## begin

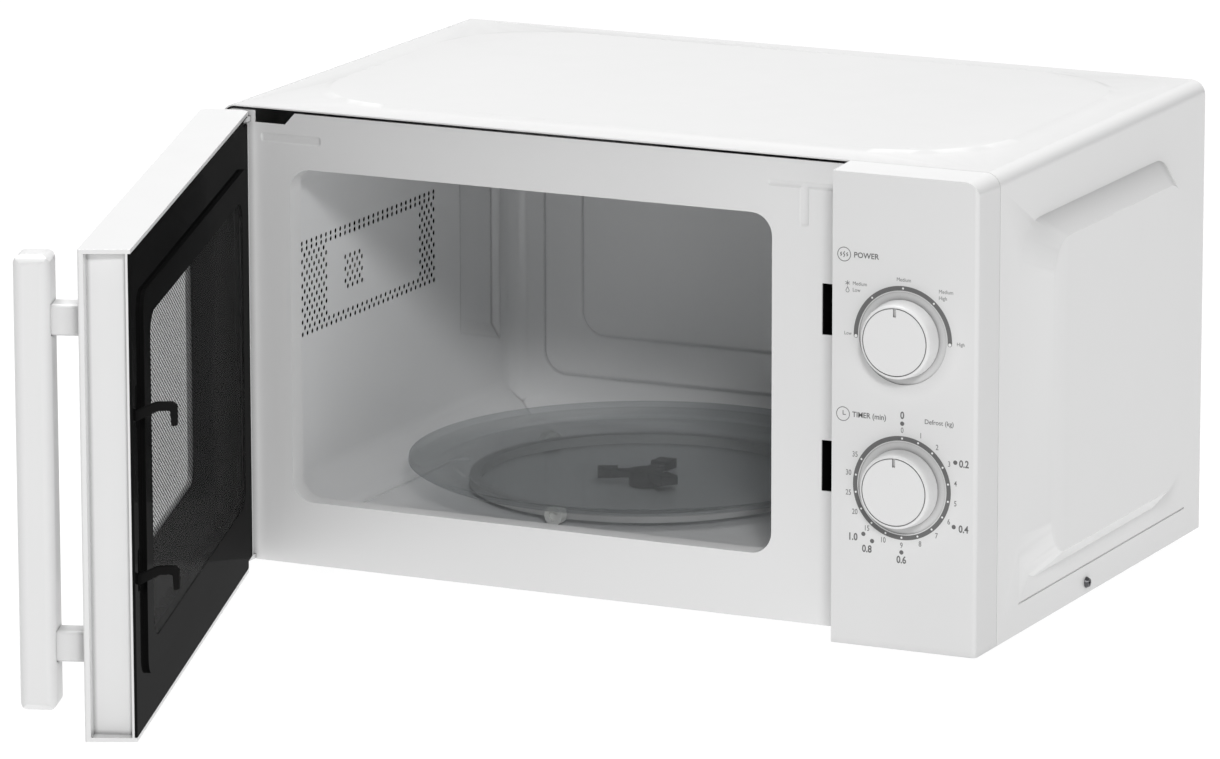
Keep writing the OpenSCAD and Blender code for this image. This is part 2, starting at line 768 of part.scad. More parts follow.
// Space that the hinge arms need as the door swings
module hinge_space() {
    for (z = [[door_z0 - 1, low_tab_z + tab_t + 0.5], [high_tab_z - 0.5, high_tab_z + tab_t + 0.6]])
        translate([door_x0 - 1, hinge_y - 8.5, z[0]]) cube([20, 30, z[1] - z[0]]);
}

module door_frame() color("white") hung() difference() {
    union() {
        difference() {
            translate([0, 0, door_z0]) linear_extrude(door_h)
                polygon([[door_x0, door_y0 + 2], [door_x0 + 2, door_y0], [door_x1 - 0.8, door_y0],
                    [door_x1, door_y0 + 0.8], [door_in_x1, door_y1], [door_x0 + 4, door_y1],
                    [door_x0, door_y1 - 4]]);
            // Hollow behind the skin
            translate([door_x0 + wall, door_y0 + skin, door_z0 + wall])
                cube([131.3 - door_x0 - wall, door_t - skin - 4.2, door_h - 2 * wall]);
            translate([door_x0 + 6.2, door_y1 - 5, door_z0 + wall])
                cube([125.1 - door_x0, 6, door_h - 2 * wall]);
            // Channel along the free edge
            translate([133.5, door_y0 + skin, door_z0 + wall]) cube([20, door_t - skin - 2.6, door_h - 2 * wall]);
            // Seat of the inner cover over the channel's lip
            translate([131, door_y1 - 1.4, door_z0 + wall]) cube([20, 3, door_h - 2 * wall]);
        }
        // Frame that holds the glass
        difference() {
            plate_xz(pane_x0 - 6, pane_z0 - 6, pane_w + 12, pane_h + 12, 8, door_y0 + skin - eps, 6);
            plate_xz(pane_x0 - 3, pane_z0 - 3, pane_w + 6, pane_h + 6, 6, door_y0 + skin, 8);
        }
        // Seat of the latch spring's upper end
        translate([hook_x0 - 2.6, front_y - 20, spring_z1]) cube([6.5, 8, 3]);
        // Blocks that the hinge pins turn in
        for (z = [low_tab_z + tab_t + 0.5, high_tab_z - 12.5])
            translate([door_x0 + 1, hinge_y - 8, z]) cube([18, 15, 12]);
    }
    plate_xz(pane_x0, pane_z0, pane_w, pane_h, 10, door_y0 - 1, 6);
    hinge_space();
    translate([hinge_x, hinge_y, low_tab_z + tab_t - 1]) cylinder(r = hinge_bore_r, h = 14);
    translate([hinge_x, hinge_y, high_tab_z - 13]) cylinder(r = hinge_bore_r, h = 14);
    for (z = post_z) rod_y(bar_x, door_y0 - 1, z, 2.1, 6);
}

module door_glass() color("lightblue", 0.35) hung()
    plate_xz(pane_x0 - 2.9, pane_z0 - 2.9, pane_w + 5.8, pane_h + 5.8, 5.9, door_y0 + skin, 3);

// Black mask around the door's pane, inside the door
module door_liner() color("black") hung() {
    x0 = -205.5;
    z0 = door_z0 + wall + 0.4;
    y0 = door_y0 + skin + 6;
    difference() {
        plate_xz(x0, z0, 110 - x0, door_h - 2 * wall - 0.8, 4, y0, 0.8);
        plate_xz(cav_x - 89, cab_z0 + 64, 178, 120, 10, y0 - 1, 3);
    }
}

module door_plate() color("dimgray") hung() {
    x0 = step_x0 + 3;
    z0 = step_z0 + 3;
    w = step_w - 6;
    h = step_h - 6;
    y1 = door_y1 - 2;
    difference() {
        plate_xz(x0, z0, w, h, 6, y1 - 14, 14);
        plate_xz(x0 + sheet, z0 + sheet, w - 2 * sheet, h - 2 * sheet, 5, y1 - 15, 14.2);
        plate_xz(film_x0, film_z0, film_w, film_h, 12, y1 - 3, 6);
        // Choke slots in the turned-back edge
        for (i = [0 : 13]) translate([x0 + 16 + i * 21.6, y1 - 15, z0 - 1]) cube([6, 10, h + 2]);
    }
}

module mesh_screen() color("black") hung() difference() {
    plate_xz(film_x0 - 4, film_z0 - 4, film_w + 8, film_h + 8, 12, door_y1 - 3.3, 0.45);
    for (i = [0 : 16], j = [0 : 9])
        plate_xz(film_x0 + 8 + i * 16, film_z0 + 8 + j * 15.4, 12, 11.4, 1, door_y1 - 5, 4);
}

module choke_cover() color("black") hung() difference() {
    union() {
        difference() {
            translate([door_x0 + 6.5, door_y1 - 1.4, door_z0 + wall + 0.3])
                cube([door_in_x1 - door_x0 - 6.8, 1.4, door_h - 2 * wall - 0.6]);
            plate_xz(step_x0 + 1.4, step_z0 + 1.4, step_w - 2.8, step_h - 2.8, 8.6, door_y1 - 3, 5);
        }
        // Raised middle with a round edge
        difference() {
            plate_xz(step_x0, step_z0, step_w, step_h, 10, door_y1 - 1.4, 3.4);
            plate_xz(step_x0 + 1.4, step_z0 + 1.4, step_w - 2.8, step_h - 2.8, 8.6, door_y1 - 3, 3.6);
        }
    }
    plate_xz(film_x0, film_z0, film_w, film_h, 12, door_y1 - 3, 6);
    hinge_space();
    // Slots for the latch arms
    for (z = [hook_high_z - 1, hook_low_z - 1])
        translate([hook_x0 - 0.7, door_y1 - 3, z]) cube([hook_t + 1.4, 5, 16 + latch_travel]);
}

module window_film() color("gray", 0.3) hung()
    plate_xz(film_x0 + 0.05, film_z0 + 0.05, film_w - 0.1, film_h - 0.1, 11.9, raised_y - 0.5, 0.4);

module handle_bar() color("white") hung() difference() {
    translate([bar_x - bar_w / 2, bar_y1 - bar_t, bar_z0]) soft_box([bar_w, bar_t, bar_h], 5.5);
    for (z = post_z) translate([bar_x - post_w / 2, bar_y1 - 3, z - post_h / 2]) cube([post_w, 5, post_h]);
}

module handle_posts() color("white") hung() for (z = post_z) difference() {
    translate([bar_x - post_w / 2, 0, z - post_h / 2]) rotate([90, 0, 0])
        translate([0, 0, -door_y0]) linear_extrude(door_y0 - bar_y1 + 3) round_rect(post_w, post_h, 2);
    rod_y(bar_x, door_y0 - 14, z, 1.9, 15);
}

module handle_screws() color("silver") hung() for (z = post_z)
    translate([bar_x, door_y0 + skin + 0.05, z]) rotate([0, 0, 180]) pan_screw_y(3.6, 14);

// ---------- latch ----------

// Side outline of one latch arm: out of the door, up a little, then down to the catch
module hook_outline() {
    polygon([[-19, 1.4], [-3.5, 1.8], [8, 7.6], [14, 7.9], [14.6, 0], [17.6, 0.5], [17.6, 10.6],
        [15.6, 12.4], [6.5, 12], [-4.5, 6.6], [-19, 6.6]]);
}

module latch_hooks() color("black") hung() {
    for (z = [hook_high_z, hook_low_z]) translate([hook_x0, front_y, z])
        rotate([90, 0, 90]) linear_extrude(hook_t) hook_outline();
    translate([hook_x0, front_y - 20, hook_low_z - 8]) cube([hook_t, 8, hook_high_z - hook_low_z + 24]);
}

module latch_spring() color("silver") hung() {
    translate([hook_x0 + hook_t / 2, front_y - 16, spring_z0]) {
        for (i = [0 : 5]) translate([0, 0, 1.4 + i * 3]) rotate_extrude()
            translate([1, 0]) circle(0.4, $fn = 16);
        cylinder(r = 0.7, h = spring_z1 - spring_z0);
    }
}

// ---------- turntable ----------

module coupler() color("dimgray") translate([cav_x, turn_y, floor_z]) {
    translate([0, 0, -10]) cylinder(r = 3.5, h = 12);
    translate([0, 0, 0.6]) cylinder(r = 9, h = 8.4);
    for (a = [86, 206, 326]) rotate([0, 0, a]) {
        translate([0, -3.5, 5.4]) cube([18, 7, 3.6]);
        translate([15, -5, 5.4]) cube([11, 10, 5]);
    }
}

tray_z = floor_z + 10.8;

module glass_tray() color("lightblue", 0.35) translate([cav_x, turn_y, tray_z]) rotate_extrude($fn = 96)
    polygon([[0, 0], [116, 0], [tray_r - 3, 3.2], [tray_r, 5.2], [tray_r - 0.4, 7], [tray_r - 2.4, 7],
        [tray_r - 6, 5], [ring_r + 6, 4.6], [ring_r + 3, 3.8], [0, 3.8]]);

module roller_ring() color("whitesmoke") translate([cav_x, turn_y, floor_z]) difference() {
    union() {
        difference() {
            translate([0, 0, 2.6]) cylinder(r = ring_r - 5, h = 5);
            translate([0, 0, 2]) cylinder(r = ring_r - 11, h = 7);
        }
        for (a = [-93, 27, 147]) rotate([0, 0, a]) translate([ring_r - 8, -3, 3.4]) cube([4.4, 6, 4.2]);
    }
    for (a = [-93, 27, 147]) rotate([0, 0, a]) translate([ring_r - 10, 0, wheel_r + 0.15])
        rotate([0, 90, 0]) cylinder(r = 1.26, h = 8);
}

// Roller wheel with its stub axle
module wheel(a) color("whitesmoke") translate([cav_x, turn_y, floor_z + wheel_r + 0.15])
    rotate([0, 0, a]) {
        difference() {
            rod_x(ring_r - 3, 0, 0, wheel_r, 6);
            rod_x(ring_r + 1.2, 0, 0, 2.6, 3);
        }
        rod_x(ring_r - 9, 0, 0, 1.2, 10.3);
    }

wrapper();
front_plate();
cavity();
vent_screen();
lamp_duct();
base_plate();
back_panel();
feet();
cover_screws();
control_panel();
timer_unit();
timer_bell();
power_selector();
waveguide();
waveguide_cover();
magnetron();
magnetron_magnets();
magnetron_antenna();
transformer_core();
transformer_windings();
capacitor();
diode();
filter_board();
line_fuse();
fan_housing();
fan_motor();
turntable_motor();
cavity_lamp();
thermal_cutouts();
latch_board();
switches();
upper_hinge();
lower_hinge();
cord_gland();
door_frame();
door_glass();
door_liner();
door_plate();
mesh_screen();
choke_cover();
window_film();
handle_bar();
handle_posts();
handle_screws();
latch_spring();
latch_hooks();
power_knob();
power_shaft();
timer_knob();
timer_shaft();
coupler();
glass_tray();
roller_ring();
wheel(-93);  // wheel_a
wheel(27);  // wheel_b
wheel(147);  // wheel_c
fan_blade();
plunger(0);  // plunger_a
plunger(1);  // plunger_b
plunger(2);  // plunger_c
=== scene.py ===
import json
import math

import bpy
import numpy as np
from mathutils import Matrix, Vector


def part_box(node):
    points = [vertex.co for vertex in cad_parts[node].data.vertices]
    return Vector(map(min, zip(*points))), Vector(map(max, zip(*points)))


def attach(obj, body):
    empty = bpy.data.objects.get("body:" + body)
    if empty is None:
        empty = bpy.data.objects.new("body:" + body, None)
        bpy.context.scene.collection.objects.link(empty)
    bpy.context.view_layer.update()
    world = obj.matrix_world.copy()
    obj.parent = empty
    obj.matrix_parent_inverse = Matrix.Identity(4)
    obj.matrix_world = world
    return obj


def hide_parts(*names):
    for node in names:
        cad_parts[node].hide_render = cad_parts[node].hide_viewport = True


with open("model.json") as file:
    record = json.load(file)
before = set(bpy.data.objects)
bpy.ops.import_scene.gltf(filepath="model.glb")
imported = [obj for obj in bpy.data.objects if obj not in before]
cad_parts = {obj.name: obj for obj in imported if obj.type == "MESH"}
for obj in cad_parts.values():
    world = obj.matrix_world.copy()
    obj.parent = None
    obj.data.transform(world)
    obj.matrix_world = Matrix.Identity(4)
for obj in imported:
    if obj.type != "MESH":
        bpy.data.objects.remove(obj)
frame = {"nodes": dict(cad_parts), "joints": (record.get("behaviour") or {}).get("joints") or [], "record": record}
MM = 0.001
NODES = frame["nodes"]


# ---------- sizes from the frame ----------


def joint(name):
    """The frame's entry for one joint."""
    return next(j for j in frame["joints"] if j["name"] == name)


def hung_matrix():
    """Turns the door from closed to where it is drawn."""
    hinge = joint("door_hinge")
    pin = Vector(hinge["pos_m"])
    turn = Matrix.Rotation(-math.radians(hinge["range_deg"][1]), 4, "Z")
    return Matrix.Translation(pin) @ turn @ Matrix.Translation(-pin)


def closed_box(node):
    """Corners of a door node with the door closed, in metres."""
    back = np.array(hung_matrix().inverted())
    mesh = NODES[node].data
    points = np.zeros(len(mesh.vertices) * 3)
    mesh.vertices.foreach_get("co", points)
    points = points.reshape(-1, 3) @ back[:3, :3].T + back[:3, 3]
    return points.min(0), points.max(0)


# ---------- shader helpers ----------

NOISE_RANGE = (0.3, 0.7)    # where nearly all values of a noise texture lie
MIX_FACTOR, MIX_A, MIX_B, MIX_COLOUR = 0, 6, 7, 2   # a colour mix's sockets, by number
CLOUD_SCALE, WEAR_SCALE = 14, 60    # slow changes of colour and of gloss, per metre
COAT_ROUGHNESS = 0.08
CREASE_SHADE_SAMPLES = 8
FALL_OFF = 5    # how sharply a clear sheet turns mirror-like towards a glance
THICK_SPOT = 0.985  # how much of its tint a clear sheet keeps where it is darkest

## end
## begin

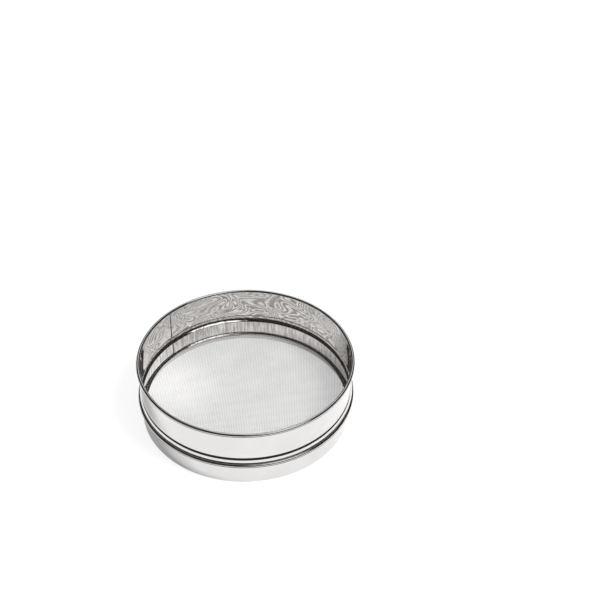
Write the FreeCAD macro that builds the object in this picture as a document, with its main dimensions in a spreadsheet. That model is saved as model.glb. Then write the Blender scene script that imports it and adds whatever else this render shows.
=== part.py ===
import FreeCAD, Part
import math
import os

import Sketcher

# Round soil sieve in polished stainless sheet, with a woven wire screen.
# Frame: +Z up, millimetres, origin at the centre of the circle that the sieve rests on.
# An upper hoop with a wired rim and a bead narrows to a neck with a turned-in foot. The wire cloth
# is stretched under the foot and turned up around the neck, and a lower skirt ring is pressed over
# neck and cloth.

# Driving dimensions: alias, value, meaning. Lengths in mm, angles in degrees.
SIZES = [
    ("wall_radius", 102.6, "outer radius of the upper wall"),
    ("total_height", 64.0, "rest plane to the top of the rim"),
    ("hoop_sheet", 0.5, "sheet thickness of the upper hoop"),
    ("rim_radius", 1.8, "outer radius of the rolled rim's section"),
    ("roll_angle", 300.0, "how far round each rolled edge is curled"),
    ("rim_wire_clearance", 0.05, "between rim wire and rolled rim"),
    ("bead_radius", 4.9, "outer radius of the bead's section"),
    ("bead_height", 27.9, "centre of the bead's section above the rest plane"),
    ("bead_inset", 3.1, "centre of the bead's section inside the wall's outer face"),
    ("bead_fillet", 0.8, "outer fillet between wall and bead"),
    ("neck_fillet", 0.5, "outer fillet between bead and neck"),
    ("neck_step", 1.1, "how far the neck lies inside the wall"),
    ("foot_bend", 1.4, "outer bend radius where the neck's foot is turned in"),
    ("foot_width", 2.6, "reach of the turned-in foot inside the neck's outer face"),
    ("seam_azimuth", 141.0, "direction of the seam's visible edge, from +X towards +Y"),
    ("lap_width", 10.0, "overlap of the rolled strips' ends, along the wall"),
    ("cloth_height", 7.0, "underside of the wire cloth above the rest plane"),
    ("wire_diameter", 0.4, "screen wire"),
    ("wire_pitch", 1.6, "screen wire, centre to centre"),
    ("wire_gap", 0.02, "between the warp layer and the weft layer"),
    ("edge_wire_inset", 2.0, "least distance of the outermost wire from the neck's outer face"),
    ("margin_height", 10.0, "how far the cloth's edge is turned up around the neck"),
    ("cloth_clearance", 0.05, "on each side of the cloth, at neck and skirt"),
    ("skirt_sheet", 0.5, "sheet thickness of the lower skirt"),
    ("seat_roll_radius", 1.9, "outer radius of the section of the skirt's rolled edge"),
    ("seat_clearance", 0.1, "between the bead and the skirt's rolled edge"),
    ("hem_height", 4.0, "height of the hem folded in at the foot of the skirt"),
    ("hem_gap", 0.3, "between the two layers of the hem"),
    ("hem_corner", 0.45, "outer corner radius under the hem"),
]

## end

Description of the task
Would you quote everything above from the line containing "Write the FreeCAD" down to the line containing "import Sketcher"? Include both of those lines and nothing else.

Finished task
Write the FreeCAD macro that builds the object in this picture as a document, with its main dimensions in a spreadsheet. That model is saved as model.glb. Then write the Blender scene script that imports it and adds whatever else this render shows.
=== part.py ===
import FreeCAD, Part
import math
import os

import Sketcher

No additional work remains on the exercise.